Her long journey to this new career high-water mark began with separating from Sonny Bono in 1975. She'd spent more than a decade as his wife, never really feeling like life was hers to control. "And then when I left him," she said in a 1988 interview, "I didn’t have the skills that a person needed, really, to take care of themselves in any fashion, career-wise, any kind of way, you know. I think I learned how to make out a check when I was 27. I never traveled alone, all kinds of weird things. I had to start from scratch and I made lots and lots of mistakes."

Watch Cher's Video for 'We All Sleep Alone'

Leaving Bono in search of herself was, as Cher once described it, "the hardest thing I've ever done in my life." It meant not only ending her marriage but ending the pop-culture phenomenon that was Sonny and Cher. "No decision that I ever had to make after that was that difficult, because of our intertwined relationship," she said in 1987, "but also, we were the most popular couple in America – and it was very difficult to disappoint America." Back in the country's good graces, Cher remained very much true to herself.

"My boyfriends are young, that's true. My clothes are flamboyant," she told the Times. "But am I a serious actress? I'm serious when I'm acting. Am I going to behave in a way that other people feel is appropriate? I'm at peace with myself."

John Kalodner from Geffen Records couldn't say the same. He continued urging Cher to revisit the idea of making music. "He just kept bothering me and saying 'You know, you really shouldn't stop singing,'" Cher later recalled. "I thought that maybe my best work was already past in singing."

A comeback project gained momentum, however, with submitted songs written by Desmond Child, Jon Bon Jovi, Richie Sambora, Jon Lind and Michael Bolton, among others. Cher re-entered the studio in 1986, with co-producer Peter Asher. The result was Cher, a shift back toward a rock-oriented sound that she said wouldn't have been made without the encouragement of Kalodner.

Challenges remained: Cher had been gone long enough that finding collaborators was sometimes difficult. "She was coming back and putting out a record and nobody wanted to work with her, no one wanted to write with her," Sambora told American Songwriter. "When Jon and I heard she was looking, we said 'We'd be honored.' She's such a legend."

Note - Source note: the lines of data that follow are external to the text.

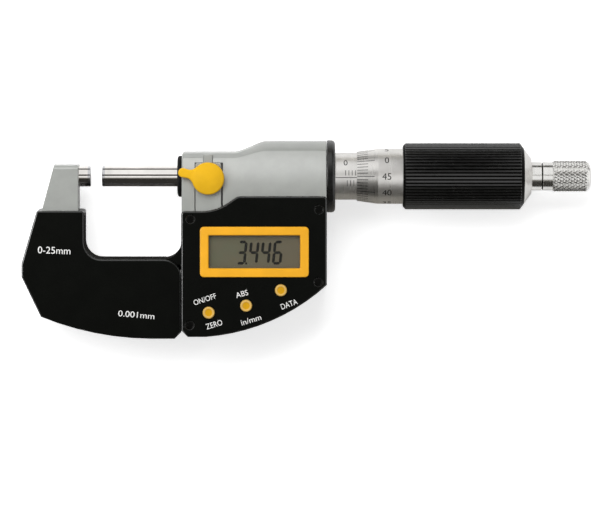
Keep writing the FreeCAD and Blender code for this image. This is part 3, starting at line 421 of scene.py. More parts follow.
def bake(piece):
    """Applies the piece's modifiers."""
    scene_state = bpy.context.evaluated_depsgraph_get()
    mesh = bpy.data.meshes.new_from_object(piece.evaluated_get(scene_state))
    old = piece.data
    piece.modifiers.clear()
    piece.data = mesh
    bpy.data.meshes.remove(old)
    shade(mesh)


def combine(piece, tools, operation):
    """Joins or cuts the piece with the tools, which are used up."""
    for tool in tools:
        step = piece.modifiers.new("step", "BOOLEAN")
        step.object = tool
        step.operation = operation
        step.solver = "EXACT"
    bake(piece)
    for tool in tools:
        mesh = tool.data
        bpy.data.objects.remove(tool)
        bpy.data.meshes.remove(mesh)
    return piece


def melt(piece, voxel, passes):
    """Remeshes a small moulded form, so that its joints and edges flow together."""
    grid = piece.modifiers.new("grid", "REMESH")
    grid.mode = "VOXEL"
    grid.voxel_size = voxel * MM
    calm = piece.modifiers.new("calm", "SMOOTH")
    calm.factor = 0.5
    calm.iterations = passes
    bake(piece)
    piece.data.shade_smooth()
    return piece


def joined(name, pieces):
    """One object from several."""
    first = pieces[0]
    work = bmesh.new()
    for piece in pieces:
        work.from_mesh(piece.data)
    work.to_mesh(first.data)
    work.free()
    for piece in pieces[1:]:
        bpy.data.objects.remove(piece)
    first.name = name
    shade(first.data)
    return first


def mirrored(name, piece):
    """A copy on the back, mirrored in the plane of the frame."""
    mesh = piece.data.copy()
    for vertex in mesh.vertices:
        vertex.co.z = -vertex.co.z
    mesh.flip_normals()
    twin = bpy.data.objects.new(name, mesh)
    bpy.context.scene.collection.objects.link(twin)
    return twin


def settle(piece, body, slot, *nodes):
    """Seats a finished piece on its body and hides the nodes that it replaces. The slot is not
    used.
    """
    if len(piece.data.polygons) < EVEN_LIMIT:
        even = piece.modifiers.new("even", "WEIGHTED_NORMAL")
        even.keep_sharp = True
        even.weight = EVEN_WEIGHT
    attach(piece, body)
    if nodes:
        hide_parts(*nodes)
    return piece


# Materials

def srgb(red, green, blue):
    """Linear colour from 0 to 255 values."""
    values = []
    for value in (red, green, blue):
        share = value / 255
        values.append(share / 12.92 if share <= 0.04045 else ((share + 0.055) / 1.055) ** 2.4)
    return tuple(values) + (1.0,)


class Finish:
    """A material's node tree with small helpers."""

    def __init__(self, name):
        self.material = bpy.data.materials.new(name)
        self.material.use_nodes = True
        self.tree = self.material.node_tree
        self.shader = self.tree.nodes["Principled BSDF"]
        self.place = self.node("TexCoord").outputs["Object"]

    def node(self, kind):
        return self.tree.nodes.new("ShaderNode" + kind)

    def split(self, vector):
        """Outputs X, Y and Z of a vector."""
        parts = self.node("SeparateXYZ")
        self.link(vector, parts.inputs["Vector"])
        return parts.outputs

    def set(self, **values):
        for name, value in values.items():
            self.shader.inputs[name.replace("_", " ")].default_value = value
        return self

    def link(self, output, target):
        self.tree.links.new(output, target)

    def grain(self, scale, stretch=(1, 1, 1), detail=3.0):
        """Noise with features of about 1/scale metres, stretched by axis."""
        mapping = self.node("Mapping")
        mapping.inputs["Scale"].default_value = stretch
        self.link(self.place, mapping.inputs["Vector"])
        noise = self.node("TexNoise")
        noise.inputs["Scale"].default_value = scale
        noise.inputs["Detail"].default_value = detail
        noise.inputs["Roughness"].default_value = 0.55
        self.link(mapping.outputs["Vector"], noise.inputs["Vector"])
        return noise.outputs["Fac"]

    def colours(self, factor, stops):
        """Colour from a factor through a ramp of (position, colour)."""
        ramp = self.node("ValToRGB")
        marks = ramp.color_ramp.elements
        while len(marks) < len(stops):
            marks.new(0.5)
        for mark, (position, colour) in zip(marks, stops):
            mark.position = position
            mark.color = colour
        self.link(factor, ramp.inputs["Fac"])
        self.link(ramp.outputs["Color"], self.shader.inputs["Base Color"])
        return self

    def ranged(self, factor, source, target):
        """The factor carried from one range into another."""
        spread = self.node("MapRange")
        names = ("From Min", "From Max", "To Min", "To Max")
        for name, value in zip(names, (*source, *target)):
            spread.inputs[name].default_value = value
        self.link(factor, spread.inputs["Value"])
        return spread.outputs["Result"]

    def rough(self, factor, low, high):
        self.link(self.ranged(factor, (0.3, 0.7), (low, high)), self.shader.inputs["Roughness"])
        return self

    def bump(self, factor, depth, strength=1.0):
        """Surface relief of depth mm."""
        relief = self.node("Bump")
        relief.inputs["Distance"].default_value = depth * MM
        relief.inputs["Strength"].default_value = strength
        self.link(factor, relief.inputs["Height"])
        self.link(relief.outputs["Normal"], self.shader.inputs["Normal"])
        return self


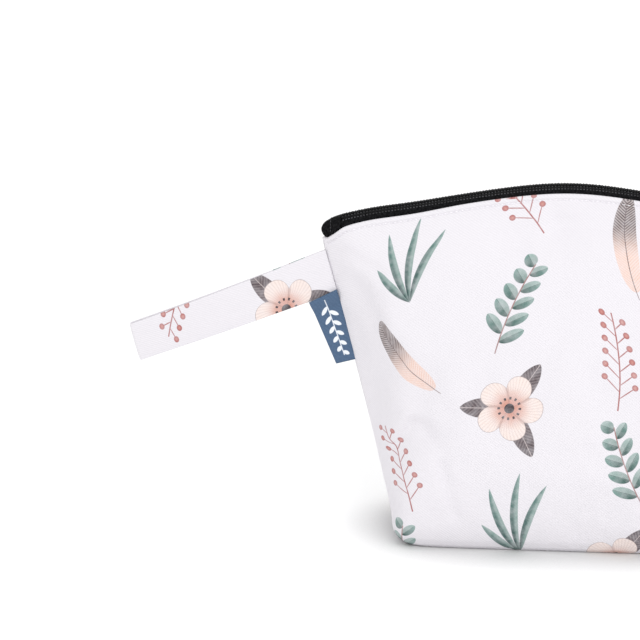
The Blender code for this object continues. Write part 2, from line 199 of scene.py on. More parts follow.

Sambora, Bon Jovi and Child ended up co-writing "We All Sleep Alone," the second consecutive Top 20 single from Cher, following "I Found Someone."

“We wanted to write for other people," Bon Jovi added. "It was at the time when [Bryan] Adams was doing stuff for Tina Turner and a lot of that was happening. So we wanted to write with other people. That, to us, was your peers saying they liked your music."

Listen to Cher's 'Perfection'

The sessions also included Steve Lukather of Toto, Tony Levin of King Crimson, Bill Payne of Little Feat and Maurice White of Earth, Wind & Fire. Two more notable guests, Bonnie Tyler and Darlene Love, appeared as backing vocalists on "Perfection," a song written by Child and Diane Warren that hinted at Cher's sometimes-detrimental tendency to overachieve: "Be the best, prove them wrong / A winner's work is never done."

"Obviously," she said in 1988, "it was written about me: 'I've worn my pride as protection.' That certainly is a perfect line."

Cher also revisited "Bang Bang," a No. 2 hit penned by her former husband that first appeared on her 1966 album The Sonny Side of Cher. It was a unique nod back to her previous life, one that hadn't afforded Cher the kind of personal or creative freedom she craved. "When I lived with Sonny, I was very uninteresting because I just did what he wanted," she said, "and I thought that’s what being a good wife was: making him happy and doing what he wanted. And then I realized that I hated it."

Released on Nov. 10, 1987, Cher became her first-ever platinum-selling LP. To some degree, Cher wasn't surprised: "I honestly think it's the best album I've ever done," she said back then.

Promotional appearances for the record included a stop on Late Night With David Letterman, where Cher performed "I Found Someone," a song Michael Bolton keyboardist Mark Mangold had originally written for Laura Branigan. She was also joined by Bono for a duet on their signature song "I Got You Babe," in what would be their last appearance together before her ex-husband died in 1998.

This album's No. 32 finish on the Billboard chart was her highest since the '70s when Cher began an extended period of learning about herself through trial and error. She said that the search would continue.

"I know I've done all this stuff, and I've done it so quickly that I have to kind of figure out what's lacking and who do I want to be," Cher told the Times. "It's much more important to like yourself than to have everybody else like you."